Like many post-Eroica works, the Triple Concerto makes a virtue out of expansive breadth. In this particular case the length is generated in part by the presence of three soloists, each of whom requires a separate statement of the material in the exposition. This format, in turn, means that the concerto as a whole tends more toward lyric elaboration than to dramatic transformation of the material. The first movement is far more leisurely and less heaven-storming than Beethoven's other compositions of the same time, reveling instead in the genial interplay of sonorities. It grows out of the very opening hushed gesture of the orchestral cellos (it is interesting to note that Beethoven liked to start his symphonies with a loud chord, but tended in most cases to begin concertos softly, even mysteriously).
To follow this unusually long first movement Beethoven employed the same procedure that he had already tried in the Waldstein sonata of having a short set of variations that link directly to the final Rondo alla polacca, which uses the polonaise rhythm that even then, long before Chopin, was popular all over Europe for festive music of a particularly ceremonial type in triple meter.

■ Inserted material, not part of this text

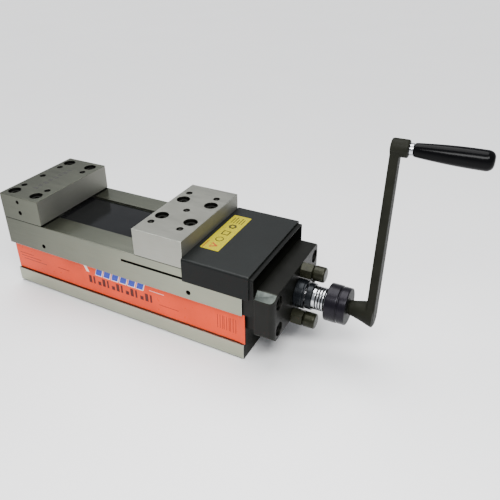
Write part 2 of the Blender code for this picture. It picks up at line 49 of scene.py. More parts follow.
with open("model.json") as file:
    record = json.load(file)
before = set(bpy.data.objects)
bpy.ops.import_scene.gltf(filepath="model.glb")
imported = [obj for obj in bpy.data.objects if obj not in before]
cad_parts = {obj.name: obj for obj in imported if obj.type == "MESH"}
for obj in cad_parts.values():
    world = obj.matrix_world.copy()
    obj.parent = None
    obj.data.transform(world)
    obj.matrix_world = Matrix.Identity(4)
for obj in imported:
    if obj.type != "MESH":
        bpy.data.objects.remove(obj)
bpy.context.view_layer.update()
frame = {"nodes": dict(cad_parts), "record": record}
BODY_OF = {node: body for body, nodes in frame["record"]["behaviour"]["bodies"].items()
           for node in nodes}

BASE_LOW, BASE_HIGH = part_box("base_casting")
FIXED_LOW, FIXED_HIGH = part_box("fixed_jaw")
MOVING_LOW, MOVING_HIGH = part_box("movable_jaw")
COVER_LOW, COVER_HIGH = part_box("chip_cover")
BRACKET_LOW, BRACKET_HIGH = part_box("rear_bracket")
PIN_LOW, PIN_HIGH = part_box("handle_pin")
GRIP_LOW, GRIP_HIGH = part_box("handle_grip")
COLLAR_LOW, COLLAR_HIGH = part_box("bearing_collar")
SPINDLE_LOW, SPINDLE_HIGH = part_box("spindle_screw")
SLEEVE_LOW, SLEEVE_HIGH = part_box("force_sleeve")
RING_LOW, RING_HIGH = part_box("detent_ring")
HUB_LOW, HUB_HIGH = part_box("drive_hub")
SLIDE_LOW, SLIDE_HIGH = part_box("jaw_slide")
NUT_LOW, NUT_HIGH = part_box("spindle_nut")

HALF = BASE_HIGH.y
RAIL_TOP = BASE_HIGH.z
JAW_TOP = FIXED_HIGH.z
SPINDLE_Z = (COLLAR_LOW.z + COLLAR_HIGH.z) / 2
AXIS = (0.0, SPINDLE_Z)
GRIP_AXIS = ((PIN_LOW.y + PIN_HIGH.y) / 2, (PIN_LOW.z + PIN_HIGH.z) / 2)
CRANK_LEAN = math.atan2(GRIP_AXIS[0], GRIP_AXIS[1] - SPINDLE_Z)
SPINDLE_R = 0.0140
RUNNING_GAP = 0.00015
CLOSE_GAP = 0.0003
OVER = 0.006  # How far a cutter passes the surface that it opens.

# The base's section: foot, clamp groove, rail and channel.
FOOT_HALF = HALF - 0.004
FOOT_TOP = 0.0258
GROOVE_HALF = HALF - 0.008
GROOVE_TOP = 0.0781
CHANNEL_HALF = 0.0423
CHANNEL_FLOOR = 0.034
UNDERCUT_HALF = 0.052
UNDERCUT_Z = (0.060, 0.098)
FOOT_CHAMFER = 0.0025
SIDE_SLOT_START = 0.154
SIDE_SLOT_DEPTH = 0.003
SIDE_SLOT_Z = (0.1080, 0.1120)
KEYWAYS_X = (-0.040, 0.300)
KEYWAY_HALF = (0.008, 0.055)
KEYWAY_DEPTH = 0.005

# Holes, as (x, y) on a top face, (x, z) on a side face or (y, z) on the bracket.
FIXED_SCREWS = [(x, side * 0.0624) for x in (-0.0655, -0.0183) for side in (-1, 1)]
MOVING_SCREWS = [(MOVING_LOW.x + x, side * 0.0283) for x in (0.0159, 0.0640) for side in (-1, 1)]
BRACKET_SCREWS = [(-0.062, 0.062), (0.062, 0.062), (-0.0625, 0.104), (0.0625, 0.104)]
COVER_SCREWS = [(-0.050, 0.135), (0.050, 0.135)]
FIXED_TAPPED = [(-0.0675, -0.0405), (-0.0675, 0.0), (-0.0675, 0.0405),
                (-0.0161, -0.0405), (-0.0161, 0.0405)]
MOVING_TAPPED = [(MOVING_LOW.x + x, y) for x, y in ((0.0125, -0.0506), (0.0125, 0.0506), (0.0396, 0.0),
                                                    (0.0608, -0.0506), (0.0608, 0.0506))]
BASE_SIDE_HOLES = ((-0.0035, 0.0895, 0.0035), (0.2675, 0.0895, 0.0035))
JAW_SIDE_HOLES = ((-0.0435, 0.1590, 0.0030), (-0.0420, 0.1405, 0.0035))
SIDE_HOLE_DEPTH = 0.012
JAW_BORE = 0.0053
JAW_BORE_DEPTH = 0.052
JAW_SEAT_DEPTH = 0.0145
TAPPED_DEPTH = 0.020
BASE_THREAD_DEPTH = 0.027
END_THREAD_DEPTH = 0.018
BRACKET_BORE = 0.0063

# The reliefs along the jaws' feet: how deep and how high.
RELIEF = (0.0014, 0.0016)

# Head radius, head height, shank radius, length under the head and socket width of each group of screws.
SCREW_SIZES = {
    "fixed_jaw_screw": (0.0088, 0.0100, 0.0050, 0.0500, 0.0080),
    "movable_jaw_screw": (0.0088, 0.0100, 0.0050, 0.0450, 0.0080),
    "bracket_screw": (0.0090, 0.0120, 0.0060, 0.0430, 0.0100),
    "cover_screw": (0.0040, 0.0024, 0.0020, 0.0090, 0.0025),
}
JAW_SCREW_SUNK = 0.0040
BRACKET_SCREW_SUNK = 0.0030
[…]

The Triple Concerto has long been the stepchild of Beethoven’s concerto compositions, the work least often played and most severely criticized. To be sure, the demands of three soloists sometimes lead to more repetition than we expect from Beethoven, but at the same time the sheer breadth of the work and the intrinsic beauty of many of the ideas mark it as a fascinating step in Beethoven’s progression; and beyond the Triple Concerto, we can already sense the two broadly lyrical concertos that could not have been written without this preliminary, the Violin Concerto and the Fourth Piano Concerto.